ALMA Band 9 CO(6–5) Reveals a Warm Ring Structure Associated with the Embedded Protostar in the Cold Dense Core MC 27/L1521F

Infall and outflows, coupled with magnetic fields, rapidly structure the gas around newborn protostars. Shocks from interacting components encode the temperature and density distribution, offering a direct probe of the earliest evolution history. However, interferometric observations characterizing warm envelopes using high-excitation lines remain scarce. We present Atacama Large Millimeter/submillimeter Array Band 9 observations of the Taurus dense core MC 27/L1521F, which hosts a Class 0 protostar, targeting the CO(J = 6–5) line at an angular resolution of ∼2″ (≈300 au). We detect an off-centered ringlike structure with a diameter of ∼1000 au that was not identifiable in previous low-J CO data, where emission close to the systemic velocity is strongly affected by optical depth. The ring shows a typical peak brightness temperature of ∼3 K at our resolution.

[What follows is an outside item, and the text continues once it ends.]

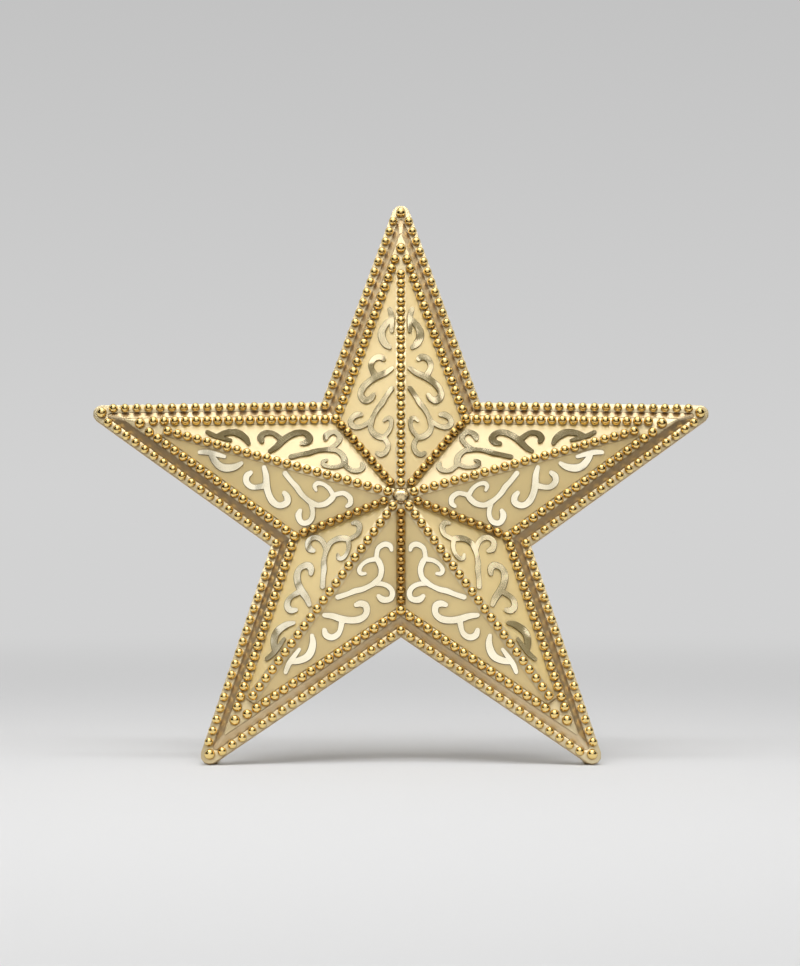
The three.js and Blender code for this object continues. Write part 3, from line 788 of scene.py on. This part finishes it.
light_panel("overhead_panel", (-0.05, -0.37, 1.32), 1.1, 0.9, 15)
light_panel("back_panel", (0, 0.16, 1.3), 1.0, 0.35, 1.0)
light_panel("front_panel", (0, -3.25, 1.14), 3.25, 1.84, 9.8)
light_panel("left_panel", (-0.80, -0.87, 1.22), 1.0, 0.8, 1.05)
light_panel("left_side_panel", (-0.97, -0.26, 1.14), 1.0, 0.8, 0.75)
light_panel("right_side_panel", (0.97, -0.26, 1.14), 1.0, 0.8, 0.5)


def studio_card(name, place, width, height, target, shades, paint):
    bpy.ops.mesh.primitive_plane_add(size=1, location=(0, 0, 0))
    card = bpy.context.object
    card.name = name
    card.scale = (width, height, 1)
    aim(card, place, target)
    card.data.materials.append(paint)
    card.visible_camera = False
    card.visible_diffuse = False
    card.visible_shadow = shades


def matt_paint(name, color, glow=0.0):
    material = bpy.data.materials.new(name)
    material.use_nodes = True
    shader = material.node_tree.nodes["Principled BSDF"]
    shader.inputs["Base Color"].default_value = (*color, 1)
    shader.inputs["Specular IOR Level"].default_value = 0
    shader.inputs["Emission Color"].default_value = (*color, 1)
    shader.inputs["Emission Strength"].default_value = glow
    return material


black_paint = matt_paint("black_paint", (0.03, 0.025, 0.02))
brown_paint = matt_paint("brown_paint", (0.17, 0.11, 0.055))
olive_paint = matt_paint("olive_paint", (0.38, 0.32, 0.19))
cream_paint = matt_paint("cream_paint", (0.85, 0.80, 0.66), 0.35)
pale_paint = matt_paint("pale_paint", (0.85, 0.80, 0.68), 0.8)
for side_name, side in (("left", -1), ("right", 1)):
    above = (0.36 * side, -0.285, 1.05)
    studio_card(f"upper_card_{side_name}", above, 0.6, 0.32, (0.36 * side, 0, 0.15), True, olive_paint)
    near, far = (0.375 * side, -0.12, 0.3), (0.95 * side, -0.35, 0.27)
    front, low = (0.6 * side, -1.0, 0.72), (0.7 * side, -0.8, 0.13)
    studio_card(f"near_card_{side_name}", near, 0.22, 0.34, (0.075 * side, -0.03, 0.055), True, black_paint)
    studio_card(f"far_card_{side_name}", far, 1.2, 0.5, star_middle, False, black_paint)
    studio_card(f"front_card_{side_name}", front, 0.35, 0.3, star_middle, False, black_paint)
    studio_card(f"low_card_{side_name}", low, 0.46, 0.34, star_middle, False, black_paint)
    crest, streak = (0.59 * side, -0.61, 1.04), (0.545 * side, -0.56, 0.97)
    studio_card(f"crest_card_{side_name}", crest, 0.22, 0.26, (0, 0, 0.2), True, pale_paint)
    studio_card(f"streak_card_{side_name}", streak, 0.035, 0.34, (0, 0, 0.2), True, olive_paint)
    lying, below = (0.8 * side, -0.85, 0.006), (0.8 * side, -0.85, -1)
    studio_card(f"floor_card_{side_name}", lying, 0.7, 1.0, below, False, black_paint)
studio_card("top_card", (0, -0.285, 1.05), 0.118, 0.32, (0, 0, 0.15), True, cream_paint)
studio_card("pale_card", (0.80, -0.87, 1.22), 0.8, 0.6, star_middle, False, pale_paint)
studio_card("left_card", (-0.66, -0.63, 0.72), 0.16, 0.1, star_middle, False, olive_paint)
studio_card("right_card", (0.66, -0.66, 0.77), 0.13, 0.1, star_middle, False, olive_paint)
studio_card("middle_card", (0, -2.0, 0.46), 0.5, 0.32, star_middle, True, black_paint)
studio_card("floor_card", (0, -0.90, 0.003), 2.6, 1.38, (0, -0.90, -1), False, brown_paint)

# Camera: level, at the height of the star's middle, with a long lens.
camera = bpy.data.cameras.new("camera")
camera.sensor_fit = "AUTO"
camera.sensor_width = 36
camera.lens = 127.5
camera.clip_start = 0.1
camera.clip_end = 50
viewpoint = link_object("camera", camera)
viewpoint.location = (-0.00045, -1.665, 0.1335)
viewpoint.rotation_euler = (math.pi / 2, 0, 0)
bpy.context.scene.camera = viewpoint
bpy.context.scene.view_settings.view_transform = "Standard"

Excitation considerations indicate that the detected CO(J = 6–5) emission likely arises from relatively warm (T ≳ 20 K) and dense (n(H2) ≳ 105 cm−3) gas embedded within the surrounding cold, dense core. The morphology and kinematics suggest an energetic and localized shock-heating event, potentially linked to dynamical gas–magnetic-field interactions in the earliest protostellar phase. Our results demonstrate that high-J CO observations provide a powerful new window on warm and dense gas components, enabling a more direct view of the physical processes operating at the onset of star formation.